Rear Adm. Matthew Kohler

Getting the Information Warfighting Development Center to Initial Operational Capability (IOC) is “the most important thing we do this year for information warfare,” said Rear Adm. Matthew Kohler, commander of Naval Information Forces. The center will reach Initial Operational Capability by “mid-March,” when Capt. John Watkins arrives to become the first head of IWDC, Kohler said at the recent AFCEA-USNI West 2017 conference in San Diego. As of IOC, Watkins will head a staff of 150 to 200 personnel, a mix of regular active-duty sailors, reservists, and civilians.

Kohler’s Naval Information Forces (NAVIFOR) command, which includes codebreakers, various intelligence specialists, and meteorologists well as cyber and electronic warriors, is itself less than three years old. Standing up a Warfighting Development Center of their own will put information warriors on a more equal footing with the far more established aviation, surface warship, and submarine communities, which already have such centers at which to hone their craft.

“It will be about innovation, it will be a place for us to take new capabilities and get them delivered to the fleet,” Kohler said. Rather than impart narrow technical training on to “just operate the systems,” he emphasized, IWDC will teach officers “how to fight the systems in advanced ways.” Specifically, the IWDC will develop new Tactics, Techniques, & Procedures (TTPs) to keep the Navy’s networks functioning even under constant attack by sophisticated jamming and hacking.

“We are training our forces now to operate inside those contested environments, (much more so) than they were even 18-24 months ago,” Kohler said. During the high-intensity Composite Training Unit Exercises (COMPTUEX) a unit must complete to be certified as ready to deploy, he said, “they are all operating almost the entire time in the communications-challenged environment.”

The USS John Paul Jones test-fires an SM-6 missile from a Vertical Launch System (VLS)

The USS John Paul Jones test-fires an SM-6 missile from a Vertical Launch System (VLS)

One common problem that arises in these scenarios, as network capacity withers under assault, is what transmissions get priority to use the limited bandwidth that remains. Obviously a Seaman Apprentice watching cat videos (my example, not the admiral’s) shouldn’t get equal treatment to an admiral downloading intelligence reports, but there are plenty of less obvious cases in between, and someone needs to program the network to discriminate. “That’s exactly the kind of things we would looking at” at IWDC, Kohler said: not just working out best practices but codifying them into TTPs that can be shared across the Navy, so individual units don’t have to reinvent the wheel.

One innovation already spreading across the fleet is the position of information warfare commander.
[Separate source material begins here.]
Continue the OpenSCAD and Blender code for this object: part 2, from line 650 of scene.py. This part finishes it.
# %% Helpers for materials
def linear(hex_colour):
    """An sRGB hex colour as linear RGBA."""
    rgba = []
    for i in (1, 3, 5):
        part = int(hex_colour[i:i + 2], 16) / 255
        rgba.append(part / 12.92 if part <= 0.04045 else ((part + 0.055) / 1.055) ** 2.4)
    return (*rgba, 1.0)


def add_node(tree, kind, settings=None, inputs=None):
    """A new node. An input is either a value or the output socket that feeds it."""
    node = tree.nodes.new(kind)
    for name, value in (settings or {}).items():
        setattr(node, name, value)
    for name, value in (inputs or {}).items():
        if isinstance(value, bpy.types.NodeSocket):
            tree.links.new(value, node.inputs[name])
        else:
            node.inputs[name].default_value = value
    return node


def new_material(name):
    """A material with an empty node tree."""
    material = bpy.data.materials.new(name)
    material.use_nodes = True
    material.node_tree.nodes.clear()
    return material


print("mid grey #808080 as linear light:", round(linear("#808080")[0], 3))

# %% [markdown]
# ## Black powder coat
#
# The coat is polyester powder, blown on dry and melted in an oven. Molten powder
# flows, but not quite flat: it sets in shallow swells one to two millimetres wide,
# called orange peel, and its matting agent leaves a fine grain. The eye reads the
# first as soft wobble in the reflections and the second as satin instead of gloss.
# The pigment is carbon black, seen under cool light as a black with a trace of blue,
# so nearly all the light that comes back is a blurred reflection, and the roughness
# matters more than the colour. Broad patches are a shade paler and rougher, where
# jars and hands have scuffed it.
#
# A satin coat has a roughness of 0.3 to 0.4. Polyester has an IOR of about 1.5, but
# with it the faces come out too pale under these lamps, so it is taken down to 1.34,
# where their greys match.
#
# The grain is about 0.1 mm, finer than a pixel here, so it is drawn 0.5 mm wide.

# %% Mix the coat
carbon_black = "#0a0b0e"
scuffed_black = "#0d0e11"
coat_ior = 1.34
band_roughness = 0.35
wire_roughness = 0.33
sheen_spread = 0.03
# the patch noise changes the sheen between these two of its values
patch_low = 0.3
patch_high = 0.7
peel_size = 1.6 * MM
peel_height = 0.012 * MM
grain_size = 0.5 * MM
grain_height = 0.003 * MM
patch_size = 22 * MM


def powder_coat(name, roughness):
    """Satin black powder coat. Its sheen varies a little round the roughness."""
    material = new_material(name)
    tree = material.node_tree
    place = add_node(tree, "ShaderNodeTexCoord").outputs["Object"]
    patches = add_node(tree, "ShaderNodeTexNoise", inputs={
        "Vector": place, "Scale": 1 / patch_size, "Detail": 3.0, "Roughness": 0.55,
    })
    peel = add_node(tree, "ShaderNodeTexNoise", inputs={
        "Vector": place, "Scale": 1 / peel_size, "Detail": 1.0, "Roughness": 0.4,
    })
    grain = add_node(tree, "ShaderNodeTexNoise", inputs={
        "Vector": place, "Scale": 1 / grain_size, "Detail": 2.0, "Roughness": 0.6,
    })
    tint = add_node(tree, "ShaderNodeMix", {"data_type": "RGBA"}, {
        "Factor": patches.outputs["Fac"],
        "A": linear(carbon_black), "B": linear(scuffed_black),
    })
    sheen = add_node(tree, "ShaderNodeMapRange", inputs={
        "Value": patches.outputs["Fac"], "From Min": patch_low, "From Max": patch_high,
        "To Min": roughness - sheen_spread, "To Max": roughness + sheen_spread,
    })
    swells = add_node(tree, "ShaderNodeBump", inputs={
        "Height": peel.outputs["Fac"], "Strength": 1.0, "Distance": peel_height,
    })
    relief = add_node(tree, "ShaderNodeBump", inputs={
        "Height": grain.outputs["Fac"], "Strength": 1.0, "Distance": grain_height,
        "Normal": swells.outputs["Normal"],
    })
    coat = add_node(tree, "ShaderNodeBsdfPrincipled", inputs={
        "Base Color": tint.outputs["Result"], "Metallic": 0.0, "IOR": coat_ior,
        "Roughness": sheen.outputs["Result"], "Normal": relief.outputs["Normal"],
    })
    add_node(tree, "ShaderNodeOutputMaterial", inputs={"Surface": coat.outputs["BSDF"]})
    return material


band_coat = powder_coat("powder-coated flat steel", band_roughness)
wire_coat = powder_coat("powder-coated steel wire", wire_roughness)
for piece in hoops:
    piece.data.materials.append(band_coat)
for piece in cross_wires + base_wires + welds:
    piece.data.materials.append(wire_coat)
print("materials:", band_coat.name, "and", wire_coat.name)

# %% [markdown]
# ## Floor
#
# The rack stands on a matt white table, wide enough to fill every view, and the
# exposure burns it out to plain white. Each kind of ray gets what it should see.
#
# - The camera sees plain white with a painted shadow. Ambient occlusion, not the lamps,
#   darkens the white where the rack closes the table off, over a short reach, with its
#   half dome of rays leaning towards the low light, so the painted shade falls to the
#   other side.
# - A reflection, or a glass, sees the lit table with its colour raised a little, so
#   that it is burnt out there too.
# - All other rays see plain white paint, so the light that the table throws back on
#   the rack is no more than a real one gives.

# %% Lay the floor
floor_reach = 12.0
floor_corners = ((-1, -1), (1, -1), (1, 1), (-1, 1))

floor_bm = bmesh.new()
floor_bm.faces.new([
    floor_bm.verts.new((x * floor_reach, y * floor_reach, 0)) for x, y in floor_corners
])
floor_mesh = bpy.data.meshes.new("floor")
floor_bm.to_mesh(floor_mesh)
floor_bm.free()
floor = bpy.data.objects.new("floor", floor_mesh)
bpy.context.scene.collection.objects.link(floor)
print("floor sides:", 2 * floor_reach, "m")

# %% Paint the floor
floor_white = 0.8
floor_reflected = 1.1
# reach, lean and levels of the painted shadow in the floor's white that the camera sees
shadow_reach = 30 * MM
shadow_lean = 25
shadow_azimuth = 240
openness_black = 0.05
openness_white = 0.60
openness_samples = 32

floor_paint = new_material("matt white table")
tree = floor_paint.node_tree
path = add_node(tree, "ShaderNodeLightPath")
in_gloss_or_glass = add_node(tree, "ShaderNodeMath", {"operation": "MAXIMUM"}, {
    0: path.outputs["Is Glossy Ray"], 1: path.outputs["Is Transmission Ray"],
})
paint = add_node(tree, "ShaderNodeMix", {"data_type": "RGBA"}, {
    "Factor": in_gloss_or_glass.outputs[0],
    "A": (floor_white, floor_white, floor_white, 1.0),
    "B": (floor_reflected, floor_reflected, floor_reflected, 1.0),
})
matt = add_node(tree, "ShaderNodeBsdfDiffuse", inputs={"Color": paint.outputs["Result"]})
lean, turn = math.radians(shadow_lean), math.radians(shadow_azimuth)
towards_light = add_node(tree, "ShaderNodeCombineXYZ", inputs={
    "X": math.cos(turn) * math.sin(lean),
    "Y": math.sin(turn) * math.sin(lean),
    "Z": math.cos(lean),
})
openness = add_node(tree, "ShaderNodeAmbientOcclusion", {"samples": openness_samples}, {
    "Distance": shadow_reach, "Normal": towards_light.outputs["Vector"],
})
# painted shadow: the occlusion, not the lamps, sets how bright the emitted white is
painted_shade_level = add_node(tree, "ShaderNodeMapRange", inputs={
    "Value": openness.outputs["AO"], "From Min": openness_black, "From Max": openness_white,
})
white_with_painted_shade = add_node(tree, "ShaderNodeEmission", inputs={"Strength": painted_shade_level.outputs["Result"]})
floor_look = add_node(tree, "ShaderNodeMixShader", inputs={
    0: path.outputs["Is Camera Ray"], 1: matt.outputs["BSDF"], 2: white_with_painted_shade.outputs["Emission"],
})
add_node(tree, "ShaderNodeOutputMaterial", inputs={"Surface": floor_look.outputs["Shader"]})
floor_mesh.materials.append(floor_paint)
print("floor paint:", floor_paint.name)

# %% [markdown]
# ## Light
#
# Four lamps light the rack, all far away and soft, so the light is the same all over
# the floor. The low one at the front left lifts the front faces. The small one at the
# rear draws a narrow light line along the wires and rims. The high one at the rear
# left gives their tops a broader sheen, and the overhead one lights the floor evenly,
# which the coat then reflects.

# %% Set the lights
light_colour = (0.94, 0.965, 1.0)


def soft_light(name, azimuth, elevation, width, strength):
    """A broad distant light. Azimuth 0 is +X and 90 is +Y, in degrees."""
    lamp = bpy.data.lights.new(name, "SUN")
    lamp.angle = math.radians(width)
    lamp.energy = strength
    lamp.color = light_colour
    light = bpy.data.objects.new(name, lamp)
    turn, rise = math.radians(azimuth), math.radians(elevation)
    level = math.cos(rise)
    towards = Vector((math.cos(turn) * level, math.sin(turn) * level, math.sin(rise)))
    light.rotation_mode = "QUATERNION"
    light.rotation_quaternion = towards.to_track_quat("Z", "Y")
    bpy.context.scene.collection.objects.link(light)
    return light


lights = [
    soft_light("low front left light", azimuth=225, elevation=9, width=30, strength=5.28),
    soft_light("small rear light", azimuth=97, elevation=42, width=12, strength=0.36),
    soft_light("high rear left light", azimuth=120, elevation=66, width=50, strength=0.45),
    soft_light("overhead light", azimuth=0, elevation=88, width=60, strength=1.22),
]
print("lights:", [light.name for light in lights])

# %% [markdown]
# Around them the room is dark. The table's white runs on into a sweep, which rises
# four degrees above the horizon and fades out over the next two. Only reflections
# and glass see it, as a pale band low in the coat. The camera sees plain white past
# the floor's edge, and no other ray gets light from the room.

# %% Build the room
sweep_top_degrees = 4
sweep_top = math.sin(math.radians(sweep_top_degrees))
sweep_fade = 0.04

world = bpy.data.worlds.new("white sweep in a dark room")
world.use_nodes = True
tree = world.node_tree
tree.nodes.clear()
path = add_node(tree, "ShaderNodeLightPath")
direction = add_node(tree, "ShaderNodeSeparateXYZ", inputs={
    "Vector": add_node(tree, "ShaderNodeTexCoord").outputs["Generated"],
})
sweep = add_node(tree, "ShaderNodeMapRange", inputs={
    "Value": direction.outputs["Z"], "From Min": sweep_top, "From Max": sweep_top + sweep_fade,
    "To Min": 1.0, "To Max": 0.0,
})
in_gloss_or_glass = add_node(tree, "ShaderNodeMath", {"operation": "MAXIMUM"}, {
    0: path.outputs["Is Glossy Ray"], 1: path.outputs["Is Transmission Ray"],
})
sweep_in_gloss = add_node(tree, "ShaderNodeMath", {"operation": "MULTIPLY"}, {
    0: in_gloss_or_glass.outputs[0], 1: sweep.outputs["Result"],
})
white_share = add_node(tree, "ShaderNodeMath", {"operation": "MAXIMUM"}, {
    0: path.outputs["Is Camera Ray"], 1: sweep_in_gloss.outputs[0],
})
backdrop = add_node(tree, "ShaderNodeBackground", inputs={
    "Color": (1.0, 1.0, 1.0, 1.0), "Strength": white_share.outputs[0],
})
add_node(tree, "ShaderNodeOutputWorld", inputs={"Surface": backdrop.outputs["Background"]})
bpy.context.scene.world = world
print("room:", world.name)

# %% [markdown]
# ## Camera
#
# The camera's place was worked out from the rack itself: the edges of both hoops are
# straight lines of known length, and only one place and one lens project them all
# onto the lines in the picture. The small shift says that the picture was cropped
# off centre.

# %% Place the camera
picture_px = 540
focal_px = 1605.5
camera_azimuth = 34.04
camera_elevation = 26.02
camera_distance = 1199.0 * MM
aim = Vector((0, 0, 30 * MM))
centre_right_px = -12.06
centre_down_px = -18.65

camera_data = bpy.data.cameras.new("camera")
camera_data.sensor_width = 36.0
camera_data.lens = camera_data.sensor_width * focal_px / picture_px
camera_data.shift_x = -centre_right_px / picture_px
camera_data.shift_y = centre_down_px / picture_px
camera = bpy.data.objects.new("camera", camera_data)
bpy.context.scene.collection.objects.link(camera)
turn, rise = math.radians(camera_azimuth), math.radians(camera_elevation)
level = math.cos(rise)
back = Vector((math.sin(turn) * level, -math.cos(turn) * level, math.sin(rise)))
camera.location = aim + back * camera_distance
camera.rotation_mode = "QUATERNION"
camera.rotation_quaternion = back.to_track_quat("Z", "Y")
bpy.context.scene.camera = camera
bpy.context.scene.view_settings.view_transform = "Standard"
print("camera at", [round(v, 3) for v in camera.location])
Just as a carrier strike group will have one senior officer orchestrating all air operations, another hunting submarines, and so on, admirals now often appoint an information warfare chief to oversee cyber/electronic warfare, intelligence, and so on. The problem is it’s currently done ad hoc, without the established procedures and trained professionals of other “warfare areas.” Sometimes a strike group’s information warfare commander is the most senior IW officer on the staff, but sometimes it’s just an additional duty for the already overworked skipper of the aircraft carrier.

“Five to 10 to 15 years ago, in a more relatively benign environment, that kind of approach might have been okay, (but) you cannot do that now,” Kohler said. “Frankly, it is way too demanding of a position to put someone other than an information warfare professional into the job.” So NAVIFOR is now developing specialized training for a carrier strike group information warfare commander, Kohler said, and it’s looking at training for Amphibious Ready Group staffs as well.

Indeed, across the entire Navy, there’s a move towards new concepts of command and control that depend on long-range communications networks. These range from the NIFC-CA system for detecting and shooting down incoming missiles and bombers to the distributed lethality concept for coordinating attacks from widely dispersed ships. “That kind of distributed operations… cannot be done without the kind of capabilities that we provide,” Kohler said. “It is bringing us to the very forefront of warfighting.”